— START —

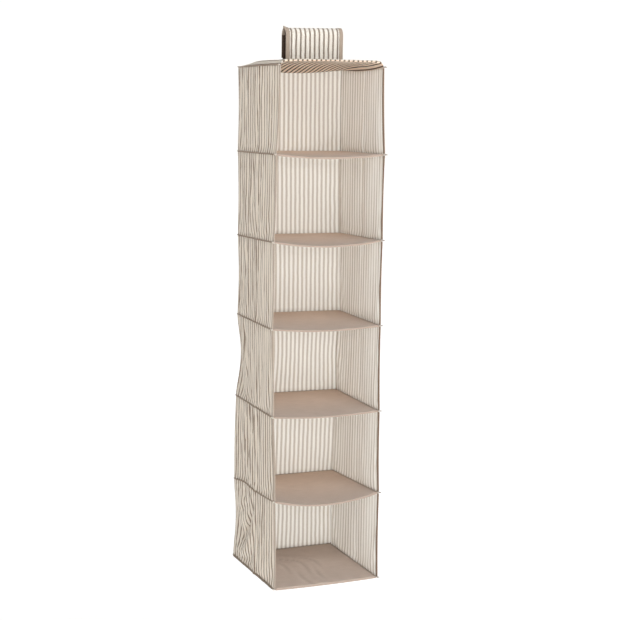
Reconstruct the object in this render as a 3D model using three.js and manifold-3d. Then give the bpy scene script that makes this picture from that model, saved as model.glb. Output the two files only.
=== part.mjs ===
// Hanging wardrobe organiser: six open-fronted fabric compartments below one wide strap that loops
// over a wardrobe rail. Units are millimetres. The origin is the rail's axis at the middle of the
// strap, +Z is up, +X runs along the rail and the open front faces -Y.

import * as THREE from 'three';
import { mergeVertices } from 'three/addons/utils/BufferGeometryUtils.js';
import Module from 'manifold-3d';

// ---------------------------------------------------------------- driving dimensions

const WIDTH = 300; // outside, along the rail
const DEPTH = 300; // outside, front edge to rear wall
const PITCH = 225; // one compartment, seam to seam
const COMPARTMENTS = 6;
const TOP_SEAM_Z = -82; // seam between the top panel and the walls, below the rail's axis

const GAP = 0.3; // clearance between neighbouring pieces
const CLOTH = 1.2; // wall cloth with its lining
const SKIN = 0.8; // one skin of a shelf's sleeve
const BOARD = 2; // stiffener inside a sleeve
const TAPE = 1; // binding tape, one leg
const TAPE_WIDTH = 7; // binding on the walls' front edges
const PIPING = 2; // raised seam round the outside at each shelf

const FRONT_SAG = [9, 13, 8, 7, 20, 0]; // droop of each shelf's front edge, top to bottom
const CROWN = 14; // the top panel is drawn up between its corners by the strap
const CROWN_FLATNESS = 10; // the higher, the closer to its sides the panel starts to drop
const REAR_DIP = 12; // and its rear edge droops

const STRAP_WIDTH = 158;
const STRAP = 2.4; // folded strap thickness
const STRAP_BINDING = 10;
const RAIL_RADIUS = 12.5; // the rail that the strap loops over
const LOOP_RADIUS = 14; // inside of the strap's bend
const HOOK_TAPE = 1.2;
const LOOP_TAPE = 1;
const FASTENER_HEIGHT = 35; // hook-and-loop overlap
const FASTENER_TOP_Z = -22;
const TAB_ABOVE_FASTENER = 2;
const FLAP_END_Z = -60;

// ---------------------------------------------------------------- derived places

const RIGHT = WIDTH / 2;
const REAR = DEPTH / 2;
const FRONT = -REAR;
const SLEEVE = BOARD + 2 * (SKIN + GAP);
const INSIDE_X = RIGHT - CLOTH - GAP;
const INSIDE_REAR = REAR - CLOTH - GAP;
const STRAP_X = STRAP_WIDTH / 2;
const BEND_Z = RAIL_RADIUS + GAP - LOOP_RADIUS;
const FLAP_TOP_Z = BEND_Z - GAP;
const STRAP_END_Z = TOP_SEAM_Z + CROWN + SLEEVE / 2 + GAP;

const ACROSS_STEPS = 8; // facets of a bent panel, left to right
const DEPTH_STEPS = 5; // and front to rear
const BEND_FACETS = 12; // round the rail

const seamZ = (level) => TOP_SEAM_Z - level * PITCH;

// ---------------------------------------------------------------- materials

function material(color, roughness) {
  return new THREE.MeshStandardMaterial({ color, roughness, metalness: 0 });
}

const stripedCloth = () => material('#d4c7ba', 0.9);
const shelfCloth = () => material('#a8917f', 0.9);
const bindingTape = () => material('#b0a08f', 0.85);
const pipingCord = () => material('#8f7c6c', 0.85);
const stiffener = () => material('#b9a27c', 0.8);
const hookAndLoop = () => material('#8c7d70', 0.95);

// ---------------------------------------------------------------- geometry helpers

const wasm = await Module();
wasm.setup();

function toSolid(geometry) {
  const bare = geometry.clone();
  bare.deleteAttribute('normal');
  bare.deleteAttribute('uv');
  const merged = mergeVertices(bare);
  const vertProperties = new Float32Array(merged.attributes.position.array);
  const triVerts = new Uint32Array(merged.index.array);
  return new wasm.Manifold(new wasm.Mesh({ numProp: 3, vertProperties, triVerts }));
}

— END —

*Requirements*. Write out the listing once more, matching it exactly.

*Response*.
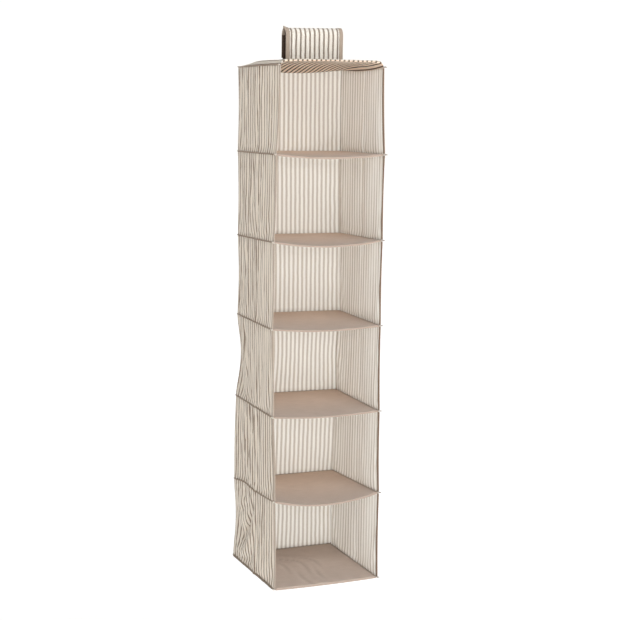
Reconstruct the object in this render as a 3D model using three.js and manifold-3d. Then give the bpy scene script that makes this picture from that model, saved as model.glb. Output the two files only.
=== part.mjs ===
// Hanging wardrobe organiser: six open-fronted fabric compartments below one wide strap that loops
// over a wardrobe rail. Units are millimetres. The origin is the rail's axis at the middle of the
// strap, +Z is up, +X runs along the rail and the open front faces -Y.

import * as THREE from 'three';
import { mergeVertices } from 'three/addons/utils/BufferGeometryUtils.js';
import Module from 'manifold-3d';

// ---------------------------------------------------------------- driving dimensions

const WIDTH = 300; // outside, along the rail
const DEPTH = 300; // outside, front edge to rear wall
const PITCH = 225; // one compartment, seam to seam
const COMPARTMENTS = 6;
const TOP_SEAM_Z = -82; // seam between the top panel and the walls, below the rail's axis

const GAP = 0.3; // clearance between neighbouring pieces
const CLOTH = 1.2; // wall cloth with its lining
const SKIN = 0.8; // one skin of a shelf's sleeve
const BOARD = 2; // stiffener inside a sleeve
const TAPE = 1; // binding tape, one leg
const TAPE_WIDTH = 7; // binding on the walls' front edges
const PIPING = 2; // raised seam round the outside at each shelf

const FRONT_SAG = [9, 13, 8, 7, 20, 0]; // droop of each shelf's front edge, top to bottom
const CROWN = 14; // the top panel is drawn up between its corners by the strap
const CROWN_FLATNESS = 10; // the higher, the closer to its sides the panel starts to drop
const REAR_DIP = 12; // and its rear edge droops

const STRAP_WIDTH = 158;
const STRAP = 2.4; // folded strap thickness
const STRAP_BINDING = 10;
const RAIL_RADIUS = 12.5; // the rail that the strap loops over
const LOOP_RADIUS = 14; // inside of the strap's bend
const HOOK_TAPE = 1.2;
const LOOP_TAPE = 1;
const FASTENER_HEIGHT = 35; // hook-and-loop overlap
const FASTENER_TOP_Z = -22;
const TAB_ABOVE_FASTENER = 2;
const FLAP_END_Z = -60;

// ---------------------------------------------------------------- derived places

const RIGHT = WIDTH / 2;
const REAR = DEPTH / 2;
const FRONT = -REAR;
const SLEEVE = BOARD + 2 * (SKIN + GAP);
const INSIDE_X = RIGHT - CLOTH - GAP;
const INSIDE_REAR = REAR - CLOTH - GAP;
const STRAP_X = STRAP_WIDTH / 2;
const BEND_Z = RAIL_RADIUS + GAP - LOOP_RADIUS;
const FLAP_TOP_Z = BEND_Z - GAP;
const STRAP_END_Z = TOP_SEAM_Z + CROWN + SLEEVE / 2 + GAP;

const ACROSS_STEPS = 8; // facets of a bent panel, left to right
const DEPTH_STEPS = 5; // and front to rear
const BEND_FACETS = 12; // round the rail

const seamZ = (level) => TOP_SEAM_Z - level * PITCH;

// ---------------------------------------------------------------- materials

function material(color, roughness) {
  return new THREE.MeshStandardMaterial({ color, roughness, metalness: 0 });
}

const stripedCloth = () => material('#d4c7ba', 0.9);
const shelfCloth = () => material('#a8917f', 0.9);
const bindingTape = () => material('#b0a08f', 0.85);
const pipingCord = () => material('#8f7c6c', 0.85);
const stiffener = () => material('#b9a27c', 0.8);
const hookAndLoop = () => material('#8c7d70', 0.95);

// ---------------------------------------------------------------- geometry helpers

const wasm = await Module();
wasm.setup();

function toSolid(geometry) {
  const bare = geometry.clone();
  bare.deleteAttribute('normal');
  bare.deleteAttribute('uv');
  const merged = mergeVertices(bare);
  const vertProperties = new Float32Array(merged.attributes.position.array);
  const triVerts = new Uint32Array(merged.index.array);
  return new wasm.Manifold(new wasm.Mesh({ numProp: 3, vertProperties, triVerts }));
}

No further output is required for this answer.